Beginning with the line that contains "tongue_half = 0.0028" and ending with the line that contains "for node in", reproduce each line exactly; include both and add nothing.

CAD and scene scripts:
__________________________________________________

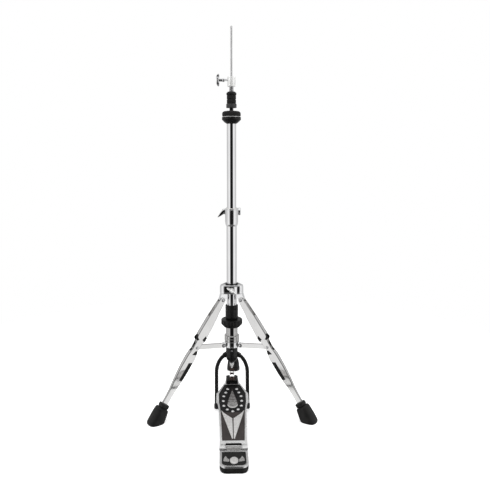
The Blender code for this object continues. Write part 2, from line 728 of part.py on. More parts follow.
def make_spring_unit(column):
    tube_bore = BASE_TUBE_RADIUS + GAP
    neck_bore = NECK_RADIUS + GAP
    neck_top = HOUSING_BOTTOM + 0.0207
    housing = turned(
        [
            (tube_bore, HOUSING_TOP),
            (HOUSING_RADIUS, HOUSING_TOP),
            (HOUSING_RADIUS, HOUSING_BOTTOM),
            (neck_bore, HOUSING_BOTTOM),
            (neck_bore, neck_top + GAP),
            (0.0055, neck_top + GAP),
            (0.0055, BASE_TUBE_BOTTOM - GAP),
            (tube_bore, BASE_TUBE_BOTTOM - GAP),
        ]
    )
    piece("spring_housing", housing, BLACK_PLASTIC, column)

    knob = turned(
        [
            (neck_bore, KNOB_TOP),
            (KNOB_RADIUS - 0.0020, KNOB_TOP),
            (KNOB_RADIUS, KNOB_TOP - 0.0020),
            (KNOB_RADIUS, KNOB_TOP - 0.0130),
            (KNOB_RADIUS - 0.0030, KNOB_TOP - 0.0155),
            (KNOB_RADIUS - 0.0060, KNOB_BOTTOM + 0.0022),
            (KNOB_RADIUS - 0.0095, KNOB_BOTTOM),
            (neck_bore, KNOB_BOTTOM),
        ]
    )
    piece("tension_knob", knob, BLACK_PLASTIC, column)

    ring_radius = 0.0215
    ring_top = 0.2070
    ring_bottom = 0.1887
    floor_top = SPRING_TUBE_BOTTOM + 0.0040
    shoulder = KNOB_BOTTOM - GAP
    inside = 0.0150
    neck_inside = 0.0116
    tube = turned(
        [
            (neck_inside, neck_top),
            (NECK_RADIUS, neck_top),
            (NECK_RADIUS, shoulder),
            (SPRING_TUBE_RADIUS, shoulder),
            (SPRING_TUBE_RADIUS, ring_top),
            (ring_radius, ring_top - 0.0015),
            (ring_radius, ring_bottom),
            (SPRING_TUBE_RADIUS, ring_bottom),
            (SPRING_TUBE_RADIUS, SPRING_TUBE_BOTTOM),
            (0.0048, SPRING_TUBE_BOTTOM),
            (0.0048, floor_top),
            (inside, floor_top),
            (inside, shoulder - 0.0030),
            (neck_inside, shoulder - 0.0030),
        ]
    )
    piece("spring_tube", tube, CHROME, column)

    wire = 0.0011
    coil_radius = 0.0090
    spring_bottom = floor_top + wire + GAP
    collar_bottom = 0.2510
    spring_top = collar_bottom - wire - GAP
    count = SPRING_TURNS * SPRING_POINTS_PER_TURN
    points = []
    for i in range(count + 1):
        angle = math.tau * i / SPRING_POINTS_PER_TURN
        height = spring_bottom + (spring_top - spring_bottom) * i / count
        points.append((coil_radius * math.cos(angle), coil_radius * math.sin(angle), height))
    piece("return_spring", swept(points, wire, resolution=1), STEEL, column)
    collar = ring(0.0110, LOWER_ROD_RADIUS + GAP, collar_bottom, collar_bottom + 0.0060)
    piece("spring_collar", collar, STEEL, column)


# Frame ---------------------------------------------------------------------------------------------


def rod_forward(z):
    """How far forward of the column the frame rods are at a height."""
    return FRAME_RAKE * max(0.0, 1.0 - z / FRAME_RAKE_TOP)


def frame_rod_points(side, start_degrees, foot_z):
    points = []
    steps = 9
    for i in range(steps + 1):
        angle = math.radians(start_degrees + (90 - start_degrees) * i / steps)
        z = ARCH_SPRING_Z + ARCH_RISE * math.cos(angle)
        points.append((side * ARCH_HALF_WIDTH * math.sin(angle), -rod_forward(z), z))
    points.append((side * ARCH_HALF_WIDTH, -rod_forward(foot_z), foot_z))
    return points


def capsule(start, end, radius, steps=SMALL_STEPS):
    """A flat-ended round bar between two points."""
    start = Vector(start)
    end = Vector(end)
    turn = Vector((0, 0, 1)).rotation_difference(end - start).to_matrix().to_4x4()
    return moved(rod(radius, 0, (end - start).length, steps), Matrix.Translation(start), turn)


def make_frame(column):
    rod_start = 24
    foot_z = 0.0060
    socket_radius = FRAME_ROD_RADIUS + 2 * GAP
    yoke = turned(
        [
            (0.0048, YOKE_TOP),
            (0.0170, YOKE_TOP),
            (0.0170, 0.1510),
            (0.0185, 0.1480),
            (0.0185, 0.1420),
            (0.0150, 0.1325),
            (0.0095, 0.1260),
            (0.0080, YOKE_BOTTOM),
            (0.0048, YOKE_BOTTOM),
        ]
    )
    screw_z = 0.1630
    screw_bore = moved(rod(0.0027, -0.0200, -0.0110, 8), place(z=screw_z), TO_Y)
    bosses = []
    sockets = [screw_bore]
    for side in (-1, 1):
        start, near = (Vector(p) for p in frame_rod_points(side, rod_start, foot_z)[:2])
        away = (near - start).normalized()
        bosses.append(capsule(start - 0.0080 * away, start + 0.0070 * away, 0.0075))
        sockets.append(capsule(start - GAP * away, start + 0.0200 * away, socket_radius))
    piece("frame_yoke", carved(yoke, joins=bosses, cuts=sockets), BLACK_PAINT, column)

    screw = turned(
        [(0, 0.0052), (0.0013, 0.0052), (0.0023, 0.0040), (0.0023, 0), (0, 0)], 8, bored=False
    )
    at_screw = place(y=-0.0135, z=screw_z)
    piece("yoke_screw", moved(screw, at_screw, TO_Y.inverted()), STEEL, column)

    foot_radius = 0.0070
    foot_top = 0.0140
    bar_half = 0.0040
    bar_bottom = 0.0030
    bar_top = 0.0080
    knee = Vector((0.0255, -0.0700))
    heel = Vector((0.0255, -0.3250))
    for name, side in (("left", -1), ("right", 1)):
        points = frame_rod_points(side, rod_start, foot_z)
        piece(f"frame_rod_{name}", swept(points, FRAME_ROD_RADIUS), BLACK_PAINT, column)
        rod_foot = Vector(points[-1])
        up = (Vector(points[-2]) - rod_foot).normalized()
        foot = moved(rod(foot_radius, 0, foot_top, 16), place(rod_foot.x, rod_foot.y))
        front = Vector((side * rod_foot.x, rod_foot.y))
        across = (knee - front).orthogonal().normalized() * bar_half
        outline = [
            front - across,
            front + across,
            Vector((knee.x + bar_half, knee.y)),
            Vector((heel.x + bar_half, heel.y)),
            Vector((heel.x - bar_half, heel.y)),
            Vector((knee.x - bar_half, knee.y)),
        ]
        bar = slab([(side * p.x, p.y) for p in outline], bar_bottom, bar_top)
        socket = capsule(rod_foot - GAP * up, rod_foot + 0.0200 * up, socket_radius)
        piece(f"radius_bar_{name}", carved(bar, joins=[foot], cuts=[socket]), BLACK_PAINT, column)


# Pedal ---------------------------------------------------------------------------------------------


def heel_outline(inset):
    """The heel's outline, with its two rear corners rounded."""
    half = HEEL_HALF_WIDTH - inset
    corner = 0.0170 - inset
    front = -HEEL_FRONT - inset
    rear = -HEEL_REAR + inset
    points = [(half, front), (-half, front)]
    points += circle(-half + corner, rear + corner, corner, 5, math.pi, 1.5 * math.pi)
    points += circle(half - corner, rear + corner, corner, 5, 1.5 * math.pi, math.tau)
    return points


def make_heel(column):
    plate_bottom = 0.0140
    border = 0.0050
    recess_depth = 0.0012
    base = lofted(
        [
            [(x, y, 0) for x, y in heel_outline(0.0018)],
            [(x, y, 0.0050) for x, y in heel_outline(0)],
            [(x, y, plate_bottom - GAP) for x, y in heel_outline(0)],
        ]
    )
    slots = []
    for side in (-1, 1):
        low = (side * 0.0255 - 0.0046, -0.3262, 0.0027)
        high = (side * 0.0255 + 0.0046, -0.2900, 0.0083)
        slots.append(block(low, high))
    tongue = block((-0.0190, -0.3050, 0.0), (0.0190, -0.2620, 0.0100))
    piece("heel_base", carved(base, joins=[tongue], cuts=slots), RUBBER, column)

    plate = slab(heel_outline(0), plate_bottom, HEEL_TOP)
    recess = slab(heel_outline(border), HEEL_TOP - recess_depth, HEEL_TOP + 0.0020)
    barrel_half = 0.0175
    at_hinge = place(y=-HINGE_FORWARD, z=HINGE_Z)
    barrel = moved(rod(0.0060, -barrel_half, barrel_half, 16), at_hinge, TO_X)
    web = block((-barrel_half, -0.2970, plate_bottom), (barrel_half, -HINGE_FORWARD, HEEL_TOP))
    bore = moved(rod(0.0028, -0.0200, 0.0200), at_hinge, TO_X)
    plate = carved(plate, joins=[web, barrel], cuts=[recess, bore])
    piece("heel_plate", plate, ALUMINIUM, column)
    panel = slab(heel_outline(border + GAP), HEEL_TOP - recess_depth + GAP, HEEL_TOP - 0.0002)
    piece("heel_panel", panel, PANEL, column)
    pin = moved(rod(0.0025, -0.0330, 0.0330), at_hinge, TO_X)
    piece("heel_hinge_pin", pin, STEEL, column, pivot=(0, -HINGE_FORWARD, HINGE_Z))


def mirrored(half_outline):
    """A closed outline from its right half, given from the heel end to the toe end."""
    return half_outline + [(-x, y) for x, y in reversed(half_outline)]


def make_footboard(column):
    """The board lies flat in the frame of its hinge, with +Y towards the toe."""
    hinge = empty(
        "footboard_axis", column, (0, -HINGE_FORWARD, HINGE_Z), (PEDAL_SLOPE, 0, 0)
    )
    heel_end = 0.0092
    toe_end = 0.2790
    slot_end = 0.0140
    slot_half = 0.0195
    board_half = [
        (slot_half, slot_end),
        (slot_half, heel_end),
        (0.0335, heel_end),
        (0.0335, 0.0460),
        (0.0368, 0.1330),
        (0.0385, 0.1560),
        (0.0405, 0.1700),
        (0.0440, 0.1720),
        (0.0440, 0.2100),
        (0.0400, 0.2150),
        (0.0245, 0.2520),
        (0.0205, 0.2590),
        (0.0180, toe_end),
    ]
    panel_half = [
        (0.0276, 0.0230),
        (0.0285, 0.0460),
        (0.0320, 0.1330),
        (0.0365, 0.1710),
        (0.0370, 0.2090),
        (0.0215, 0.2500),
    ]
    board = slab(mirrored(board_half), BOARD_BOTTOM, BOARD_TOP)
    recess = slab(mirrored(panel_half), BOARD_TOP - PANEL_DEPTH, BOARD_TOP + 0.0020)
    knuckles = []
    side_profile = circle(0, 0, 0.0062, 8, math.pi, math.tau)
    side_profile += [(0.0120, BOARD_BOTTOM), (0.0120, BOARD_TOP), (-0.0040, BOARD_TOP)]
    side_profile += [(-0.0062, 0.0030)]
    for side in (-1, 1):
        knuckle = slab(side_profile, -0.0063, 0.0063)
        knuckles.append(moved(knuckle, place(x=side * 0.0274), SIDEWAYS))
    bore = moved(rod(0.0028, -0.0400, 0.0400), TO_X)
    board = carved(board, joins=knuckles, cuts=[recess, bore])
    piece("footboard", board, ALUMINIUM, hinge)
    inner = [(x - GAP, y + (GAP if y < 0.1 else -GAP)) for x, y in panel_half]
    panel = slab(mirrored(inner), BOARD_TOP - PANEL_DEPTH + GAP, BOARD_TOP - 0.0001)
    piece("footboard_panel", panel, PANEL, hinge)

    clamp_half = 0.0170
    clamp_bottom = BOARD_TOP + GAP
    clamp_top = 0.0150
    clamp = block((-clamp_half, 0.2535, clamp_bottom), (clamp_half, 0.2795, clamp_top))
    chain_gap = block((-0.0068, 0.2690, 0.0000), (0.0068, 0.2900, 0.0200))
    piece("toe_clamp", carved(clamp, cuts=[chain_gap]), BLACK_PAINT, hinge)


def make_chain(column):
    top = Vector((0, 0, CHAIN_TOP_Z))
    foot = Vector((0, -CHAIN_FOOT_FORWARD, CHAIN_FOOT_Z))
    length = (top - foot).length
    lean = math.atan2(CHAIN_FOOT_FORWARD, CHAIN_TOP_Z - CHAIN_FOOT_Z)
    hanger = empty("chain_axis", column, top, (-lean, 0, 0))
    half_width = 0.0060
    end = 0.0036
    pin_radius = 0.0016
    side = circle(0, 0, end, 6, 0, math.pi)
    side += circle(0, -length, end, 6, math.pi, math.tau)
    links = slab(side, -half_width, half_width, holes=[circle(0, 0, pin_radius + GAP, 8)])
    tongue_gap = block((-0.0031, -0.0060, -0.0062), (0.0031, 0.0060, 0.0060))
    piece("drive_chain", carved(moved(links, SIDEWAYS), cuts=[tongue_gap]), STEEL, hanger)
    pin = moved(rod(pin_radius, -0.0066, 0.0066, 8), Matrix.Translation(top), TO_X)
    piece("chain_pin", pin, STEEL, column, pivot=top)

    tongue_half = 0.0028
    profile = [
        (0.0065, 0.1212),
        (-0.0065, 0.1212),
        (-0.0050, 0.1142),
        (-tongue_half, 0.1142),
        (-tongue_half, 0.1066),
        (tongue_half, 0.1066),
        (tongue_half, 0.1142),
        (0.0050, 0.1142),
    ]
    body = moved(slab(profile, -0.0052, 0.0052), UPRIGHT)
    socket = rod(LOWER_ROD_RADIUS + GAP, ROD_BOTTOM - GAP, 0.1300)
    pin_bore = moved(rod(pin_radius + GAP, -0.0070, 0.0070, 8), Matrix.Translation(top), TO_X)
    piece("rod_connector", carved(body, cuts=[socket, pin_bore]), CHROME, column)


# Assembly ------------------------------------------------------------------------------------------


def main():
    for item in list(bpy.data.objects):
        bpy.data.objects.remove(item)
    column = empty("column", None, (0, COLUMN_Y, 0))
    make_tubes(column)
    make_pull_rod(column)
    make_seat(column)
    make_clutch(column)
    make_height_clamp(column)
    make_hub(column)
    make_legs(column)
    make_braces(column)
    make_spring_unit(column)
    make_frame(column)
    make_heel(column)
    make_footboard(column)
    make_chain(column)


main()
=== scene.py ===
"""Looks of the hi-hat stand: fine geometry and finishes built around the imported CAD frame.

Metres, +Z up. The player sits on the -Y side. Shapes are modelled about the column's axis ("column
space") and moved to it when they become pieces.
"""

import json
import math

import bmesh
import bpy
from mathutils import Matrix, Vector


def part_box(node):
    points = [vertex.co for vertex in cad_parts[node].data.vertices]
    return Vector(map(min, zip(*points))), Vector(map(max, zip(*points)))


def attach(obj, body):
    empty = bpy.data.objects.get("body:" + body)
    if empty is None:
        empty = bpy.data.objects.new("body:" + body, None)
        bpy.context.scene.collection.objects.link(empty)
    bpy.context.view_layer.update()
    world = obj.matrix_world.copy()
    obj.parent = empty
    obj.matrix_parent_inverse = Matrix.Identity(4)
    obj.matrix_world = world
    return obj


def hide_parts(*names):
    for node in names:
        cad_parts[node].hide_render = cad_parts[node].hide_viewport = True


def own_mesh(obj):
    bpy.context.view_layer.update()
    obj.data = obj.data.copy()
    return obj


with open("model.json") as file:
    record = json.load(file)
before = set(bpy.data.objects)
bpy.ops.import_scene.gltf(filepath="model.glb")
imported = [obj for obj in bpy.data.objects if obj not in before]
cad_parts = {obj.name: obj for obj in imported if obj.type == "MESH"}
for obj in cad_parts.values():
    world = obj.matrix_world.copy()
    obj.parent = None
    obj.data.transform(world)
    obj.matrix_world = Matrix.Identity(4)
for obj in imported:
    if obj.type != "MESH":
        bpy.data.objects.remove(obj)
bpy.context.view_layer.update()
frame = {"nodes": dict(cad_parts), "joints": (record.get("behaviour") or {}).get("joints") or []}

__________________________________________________

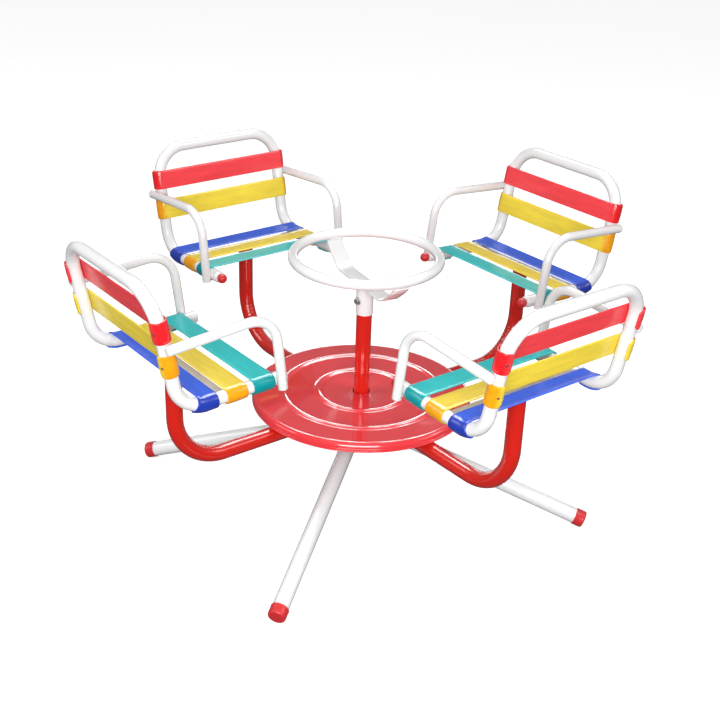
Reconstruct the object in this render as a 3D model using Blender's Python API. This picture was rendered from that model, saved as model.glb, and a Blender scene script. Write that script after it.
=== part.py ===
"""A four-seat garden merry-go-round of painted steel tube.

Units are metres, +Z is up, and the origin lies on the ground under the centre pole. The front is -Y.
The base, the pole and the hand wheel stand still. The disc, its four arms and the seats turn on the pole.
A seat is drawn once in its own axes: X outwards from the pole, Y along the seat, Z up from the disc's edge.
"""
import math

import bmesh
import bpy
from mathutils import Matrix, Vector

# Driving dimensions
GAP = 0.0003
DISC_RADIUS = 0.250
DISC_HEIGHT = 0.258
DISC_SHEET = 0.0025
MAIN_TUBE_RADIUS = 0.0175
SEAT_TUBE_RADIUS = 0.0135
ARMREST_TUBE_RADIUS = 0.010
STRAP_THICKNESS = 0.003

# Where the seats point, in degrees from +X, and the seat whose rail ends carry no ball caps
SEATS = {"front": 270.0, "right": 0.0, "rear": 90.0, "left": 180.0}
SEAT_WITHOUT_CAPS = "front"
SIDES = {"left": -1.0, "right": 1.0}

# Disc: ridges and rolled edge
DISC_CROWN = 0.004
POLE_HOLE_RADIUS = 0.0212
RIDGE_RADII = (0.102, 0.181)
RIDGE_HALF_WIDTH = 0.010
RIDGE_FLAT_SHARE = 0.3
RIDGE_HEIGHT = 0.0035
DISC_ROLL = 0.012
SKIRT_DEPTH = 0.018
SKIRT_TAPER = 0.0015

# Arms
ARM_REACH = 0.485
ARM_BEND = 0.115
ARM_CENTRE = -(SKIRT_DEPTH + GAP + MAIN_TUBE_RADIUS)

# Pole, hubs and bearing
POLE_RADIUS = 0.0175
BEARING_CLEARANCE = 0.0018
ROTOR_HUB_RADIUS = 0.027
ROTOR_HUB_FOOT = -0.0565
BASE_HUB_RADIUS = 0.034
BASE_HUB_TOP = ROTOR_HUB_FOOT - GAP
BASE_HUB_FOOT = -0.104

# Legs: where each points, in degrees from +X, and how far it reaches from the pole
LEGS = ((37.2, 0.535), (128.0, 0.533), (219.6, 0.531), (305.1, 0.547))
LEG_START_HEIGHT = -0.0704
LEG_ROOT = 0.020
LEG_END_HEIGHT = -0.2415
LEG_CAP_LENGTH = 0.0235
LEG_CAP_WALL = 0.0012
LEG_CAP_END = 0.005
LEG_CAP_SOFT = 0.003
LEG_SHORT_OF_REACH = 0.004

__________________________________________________

Answer to this task:
    tongue_half = 0.0028
    profile = [
        (0.0065, 0.1212),
        (-0.0065, 0.1212),
        (-0.0050, 0.1142),
        (-tongue_half, 0.1142),
        (-tongue_half, 0.1066),
        (tongue_half, 0.1066),
        (tongue_half, 0.1142),
        (0.0050, 0.1142),
    ]
    body = moved(slab(profile, -0.0052, 0.0052), UPRIGHT)
    socket = rod(LOWER_ROD_RADIUS + GAP, ROD_BOTTOM - GAP, 0.1300)
    pin_bore = moved(rod(pin_radius + GAP, -0.0070, 0.0070, 8), Matrix.Translation(top), TO_X)
    piece("rod_connector", carved(body, cuts=[socket, pin_bore]), CHROME, column)


# Assembly ------------------------------------------------------------------------------------------


def main():
    for item in list(bpy.data.objects):
        bpy.data.objects.remove(item)
    column = empty("column", None, (0, COLUMN_Y, 0))
    make_tubes(column)
    make_pull_rod(column)
    make_seat(column)
    make_clutch(column)
    make_height_clamp(column)
    make_hub(column)
    make_legs(column)
    make_braces(column)
    make_spring_unit(column)
    make_frame(column)
    make_heel(column)
    make_footboard(column)
    make_chain(column)


main()
=== scene.py ===
"""Looks of the hi-hat stand: fine geometry and finishes built around the imported CAD frame.

Metres, +Z up. The player sits on the -Y side. Shapes are modelled about the column's axis ("column
space") and moved to it when they become pieces.
"""

import json
import math

import bmesh
import bpy
from mathutils import Matrix, Vector


def part_box(node):
    points = [vertex.co for vertex in cad_parts[node].data.vertices]
    return Vector(map(min, zip(*points))), Vector(map(max, zip(*points)))


def attach(obj, body):
    empty = bpy.data.objects.get("body:" + body)
    if empty is None:
        empty = bpy.data.objects.new("body:" + body, None)
        bpy.context.scene.collection.objects.link(empty)
    bpy.context.view_layer.update()
    world = obj.matrix_world.copy()
    obj.parent = empty
    obj.matrix_parent_inverse = Matrix.Identity(4)
    obj.matrix_world = world
    return obj


def hide_parts(*names):
    for node in names:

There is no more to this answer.